**TASK GOAL**
Search the material for the string "that" and copy each line where it occurs.

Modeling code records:
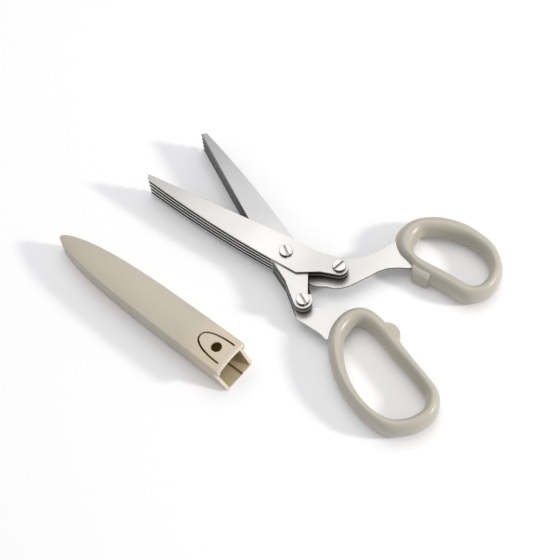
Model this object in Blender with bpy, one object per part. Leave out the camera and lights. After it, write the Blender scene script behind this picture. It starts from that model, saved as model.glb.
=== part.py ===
"""Herb scissors with five blades a side, two moulded finger loops and a loose blade sheath.

The drawing frame has its origin on the pivot axis at table level, +Y from the pivot to the tips
and +Z up. Each half is drawn closed, along +Y, and then turned open by half the drawn opening.
"""

import math

import bmesh
import bpy
from mathutils import Matrix, Vector

# Stack of blades
blades_per_half = 5
blade_thickness = 0.00105
layer_gap = 0.00035
seat_gap = 0.0003
drawn_opening = math.radians(26.8)

# Blade outline, closed, thumb side, measured from the pivot
blade_length = 0.0820
tip_edge_reach = 0.0016
tip_spine_reach = 0.0012
tip_slant = 0.0013
spine_reach = 0.0069
heel_reach = 0.0079
heel_height = 0.0042
ground_edge_width = 0.0004
spine_steps = 12

# Tang behind the pivot
tang_side_drop = 0.0126
tang_corner_reach = 0.0071
tang_corner_drop = 0.0101
tang_waist_reach = 0.0008
tang_waist_drop = 0.0198
rear_screw_reach = 0.00625
rear_screw_drop = 0.0261
tang_end_radius = 0.0045
tang_end_steps = 12
tang_shoulder_steps = 4

# Screws, barrel nuts and spacers
head_radius = 0.0032
head_height = 0.0013
head_round = 0.0003
head_slot_width = 0.0012
head_slot_depth = 0.0008
shank_radius = 0.0012
barrel_radius = 0.0019
barrel_flange_radius = 0.0034
barrel_flange_height = 0.0008
barrel_flange_round = 0.0002
shank_end_gap = 0.0006
spacer_radius = 0.0030
round_steps = 28
pivot_slot_turn = math.radians(65.5)
thumb_slot_turn = math.radians(-0.5)
finger_slot_turn = math.radians(73.0)

# Handle plates, past the tang, from the pivot
thumb_plate_reach = 0.0370
thumb_plate_drop = 0.0530
thumb_inner_shares = [(-0.178, 0.323), (-0.17, 0.377), (-0.141, 0.419), (-0.097, 0.47), (-0.07, 0.54),
                      (-0.014, 0.592), (0.059, 0.638), (0.151, 0.677), (0.246, 0.713), (0.341, 0.751),
                      (0.441, 0.785), (0.546, 0.843), (0.621, 0.917), (0.686, 1)]
thumb_outer_shares = [(1, 0.779), (0.862, 0.736), (0.724, 0.689), (0.6, 0.636), (0.497, 0.574), (0.419, 0.5),
                      (0.33, 0.43)]
finger_plate_reach = 0.0123
finger_plate_drop = 0.0474
finger_outer_shares = [(-1, 0.648), (-0.911, 0.7), (-0.756, 0.791), (-0.585, 0.897), (-0.504, 1)]
finger_inner_shares = [(0.829, 0.795), (0.626, 0.776), (0.293, 0.726), (-0.01, 0.662)]

# Moulded finger loops, drawn closed: each point of the tube's middle line has its share of the tube's width
loop_height = 0.0130
section_steps = 16
section_squareness = 2.2
loop_steps = 56
thumb_loop_reach = 0.0428
thumb_loop_front_drop = 0.0439
thumb_loop_width = 0.0283
thumb_loop_length = 0.0463
thumb_tube_width = 0.0076
thumb_loop_shares = [(-0.473, 0.202, 0.9), (-0.484, -0.068, 0.99), (-0.5, -0.321, 1), (-0.408, -0.438, 0.88),
                     (-0.221, -0.5, 0.86), (-0.003, -0.5, 0.83), (0.199, -0.454, 0.84),
                     (0.413, -0.305, 0.92), (0.5, -0.088, 1), (0.491, 0.091, 1.12), (0.398, 0.288, 1.17),
                     (0.242, 0.438, 1.08), (0.055, 0.499, 1.23), (-0.146, 0.5, 1.34), (-0.325, 0.433, 1.06),
                     (-0.42, 0.333, 0.73)]
finger_loop_reach = 0.0046
finger_loop_front_drop = 0.0443
finger_loop_width = 0.0317
finger_loop_length = 0.0599
finger_tube_width = 0.0068
finger_loop_shares = [(0.43, 0.302, 1.1), (0.454, 0.07, 0.97), (0.481, -0.093, 0.86), (0.5, -0.229, 0.87),
                      (0.49, -0.375, 0.95), (0.317, -0.479, 1.02), (0.079, -0.5, 1.02),
                      (-0.145, -0.469, 1.01), (-0.325, -0.399, 0.98), (-0.444, -0.266, 0.79),
                      (-0.5, -0.072, 0.81), (-0.461, 0.133, 0.92), (-0.323, 0.326, 1.06),
                      (-0.159, 0.444, 1.16), (0.056, 0.5, 1.2), (0.234, 0.497, 1.21), (0.361, 0.44, 1.17)]

# Closing stops moulded on the loops
thumb_stop_length = 0.0098
thumb_stop_height = 0.0090
thumb_stop_proud = 0.0021
thumb_stop_drop = 0.0593
thumb_stop_slant = 0.0004
thumb_stop_corner = 0.0020
finger_stop_radius = 0.0062
finger_stop_height = 0.0100
finger_stop_proud = 0.0028
finger_stop_drop = 0.0605
stop_edge = 0.0006
stop_edge_steps = 2
stop_edge_profile_share = 0.5

# Sheath that covers the blades, taken off and laid beside them
sheath_length = 0.1111
sheath_fit_gap = 0.00015
sheath_side_gap = 0.0004
sheath_lean = 0.0008
sheath_crown = 0.0010
sheath_wall = 0.0010
sheath_side_wall = 0.0016
sheath_corner = 0.0012
sheath_foot_corner = 0.0022
sheath_taper_share = 0.10
sheath_nose_power = 4.3
sheath_nose_round_power = 0.62
sheath_nose_drop_share = 0.31
sheath_nose_drop_power = 5.0
sheath_nose_end_share = 0.995
sheath_full_corner_share = 0.5
sheath_cavity_share = 0.95
sheath_steps = 16
corner_steps = 3
crown_steps = 4
mouth_slant = 0.0035
mouth_sill_height = 0.0020
mouth_collar_drop = 0.0036
mouth_notch_drop = 0.0052
mouth_notch_depth = 0.0024
tongue_width = 0.0116
tongue_length = 0.0160
tongue_setback = 0.0030
tongue_slot = 0.0008
tongue_squareness = 2.3
tongue_steps = 16
tongue_hole_radius = 0.00265
tongue_hole_setback = 0.0091
channel_depth = 0.0005
channel_width = 0.0048
channel_length = 0.0320
sheath_place = (-0.05735, -0.0237)
sheath_turn = math.radians(6.8)
cut_overrun = 0.0040
weld_distance = 0.00001
least_mitre_share = 0.5
sharp_angle = math.radians(45)

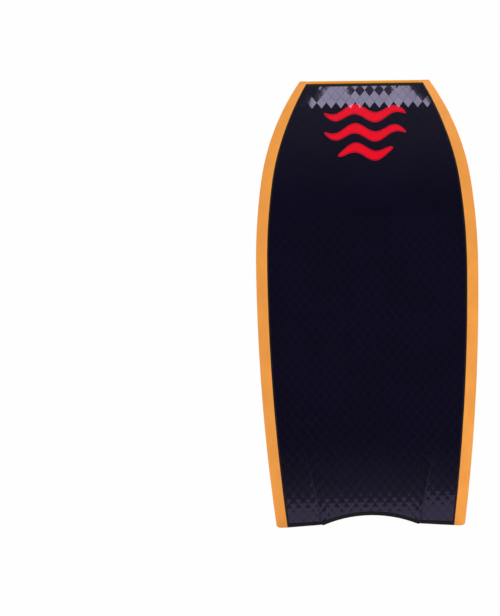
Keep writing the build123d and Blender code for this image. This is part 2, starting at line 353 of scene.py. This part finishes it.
SOFTBOX_RIGHT_EDGE = ((-0.186, 2.100), (-0.150, 2.165), (-0.120, 2.231), (-0.104, 2.315), (-0.092, 2.730))
SOFTBOX_LEFT_EDGE = ((0.092, 2.730), (0.100, 2.315), (0.112, 2.231), (0.130, 2.100))
SOFTBOX_DISTANCE = 2.40
BOOM_DISTANCE = 2.35
STRIP_DISTANCE = 1.05
GLOW_DISTANCE = 1.04
SIDE_DISTANCE = 0.5
STRIP_FOOT = -0.2
BOOM = rectangle(-0.069, 0.046, 2.257, 2.318)
SIDE_STRIP = rectangle(-0.3, 0.3, -0.30, -0.04)
SIDE_GLOW = rectangle(-0.3, 0.3, -0.04, 0.15)
TAIL_STRIPS = {
    "tail_strip": rectangle(-0.116, 0.118, STRIP_FOOT, 0.056),
    "tail_strip_right": rectangle(-0.45, -0.116, STRIP_FOOT, 0.021),
    "tail_strip_left": rectangle(0.118, 0.45, STRIP_FOOT, 0.008),
}
TAIL_GLOWS = {
    "tail_glow": ((-0.115, 0.0), (0.115, 0.0), (0.167, 0.23), (-0.167, 0.23)),
    "tail_glow_right": ((-0.3, -0.05), (-0.104, -0.05), (-0.156, 0.18), (-0.3, 0.18)),
    "tail_glow_left": ((0.104, -0.05), (0.3, -0.05), (0.3, 0.18), (0.156, 0.18)),
}

softbox_outline = SOFTBOX_RIGHT_EDGE + SOFTBOX_LEFT_EDGE
studio_panel("nose_softbox", softbox_outline, SOFTBOX_DISTANCE, softbox_paint, only_mirrored=False)
studio_panel("boom", BOOM, BOOM_DISTANCE, flag_paint)
for name, outline in TAIL_STRIPS.items():
    studio_panel(name, outline, STRIP_DISTANCE, strip_paint)
for name, outline in TAIL_GLOWS.items():
    studio_panel(name, outline, GLOW_DISTANCE, glow_paint)
for side, turn in (("right", -math.pi / 2), ("left", math.pi / 2)):
    studio_panel("side_strip_" + side, SIDE_STRIP, SIDE_DISTANCE, strip_paint, turn)
    studio_panel("side_glow_" + side, SIDE_GLOW, SIDE_DISTANCE, glow_paint, turn)
print("tail panels", sorted(TAIL_STRIPS) + sorted(TAIL_GLOWS))

# %% [markdown]
# ## Lamps
# Two lamps light the matte foam on the deck's side. A broad one gives the deck its soft fall-off from the
# upper left, and a long low one lifts the orange band in the tail.

# %% Lamps on the deck's side
def lamp(name, size, radiance, place, target):
    """A rectangular area lamp of the given radiance that faces target."""
    data = bpy.data.lights.new(name, "AREA")
    data.shape = "RECTANGLE"
    data.size, data.size_y = size
    data.energy = radiance * math.pi * size[0] * size[1]
    lamp_object = bpy.data.objects.new(name, data)
    bpy.context.scene.collection.objects.link(lamp_object)
    facing = (Vector(target) - Vector(place)).to_track_quat("-Z", "Y")
    lamp_object.matrix_world = Matrix.Translation(place) @ facing.to_matrix().to_4x4()
    lamp_object.visible_camera = False


lamp("deck_key", size=(1.0, 0.8), radiance=10.2, place=(-0.75, -1.15, 1.28), target=(0.0, 0.0, 0.5))
lamp("tail_fill", size=(1.2, 0.2), radiance=0.8, place=(0.0, -1.6, 0.11), target=(0.0, 0.0, 0.03))
print("lamps", sorted(data.name for data in bpy.data.lights))

# %% [markdown]
# ## Floor
# The board stands on a pale matte floor. It is so large that its far edge never enters a picture.

# %% Floor
FLOOR_SIDE = 200.0
FLOOR_COLOR = (0.93, 0.93, 0.93, 1.0)
FLOOR_ROUGHNESS = 0.9
FLOOR_GLOSS = 0.1


def pale_floor():
    mesh = bpy.data.meshes.new("pale_floor")
    bm = bmesh.new()
    bmesh.ops.create_grid(bm, x_segments=1, y_segments=1, size=FLOOR_SIDE / 2)
    bm.to_mesh(mesh)
    bm.free()
    material = bpy.data.materials.new("floor_paint")
    material.use_nodes = True
    paint = material.node_tree.nodes["Principled BSDF"]
    paint.inputs["Base Color"].default_value = FLOOR_COLOR
    paint.inputs["Roughness"].default_value = FLOOR_ROUGHNESS
    paint.inputs["Specular IOR Level"].default_value = FLOOR_GLOSS
    mesh.materials.append(material)
    floor = bpy.data.objects.new("pale_floor", mesh)
    bpy.context.scene.collection.objects.link(floor)
    floor.visible_glossy = False


pale_floor()
print("floor", FLOOR_SIDE, "m square")

# %% [markdown]
# ## The print
# A printed mark sits in the same place on the deck and on the slick. This one is a generic sign for water:
# three wavy strokes, one above the other, which taper to their ends. A stroke is a sine line with a
# thickness, so the distance of a point from it is |z - wave(x)| minus half the thickness, and that distance
# is all the shader needs: below zero is print, and a little below zero is the darker rim of the print on the
# slick.

# %% Distance to the printed wave strokes
PRINT_CENTRE = LENGTH - 0.124
STROKE_PITCH = 0.046
STROKE_HALF_LENGTHS = (0.098, 0.098, 0.066)
STROKE_HALF_THICKNESS = 0.0125
WAVE_HEIGHT = 0.010
WAVE_LENGTH = 0.098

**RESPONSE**
Model this object in Blender with bpy, one object per part. Leave out the camera and lights. After it, write the Blender scene script behind this picture. It starts from that model, saved as model.glb.
# Sheath that covers the blades, taken off and laid beside them
    """A rectangular area lamp of the given radiance that faces target."""
# The board stands on a pale matte floor. It is so large that its far edge never enters a picture.
# thickness, so the distance of a point from it is |z - wave(x)| minus half the thickness, and that distance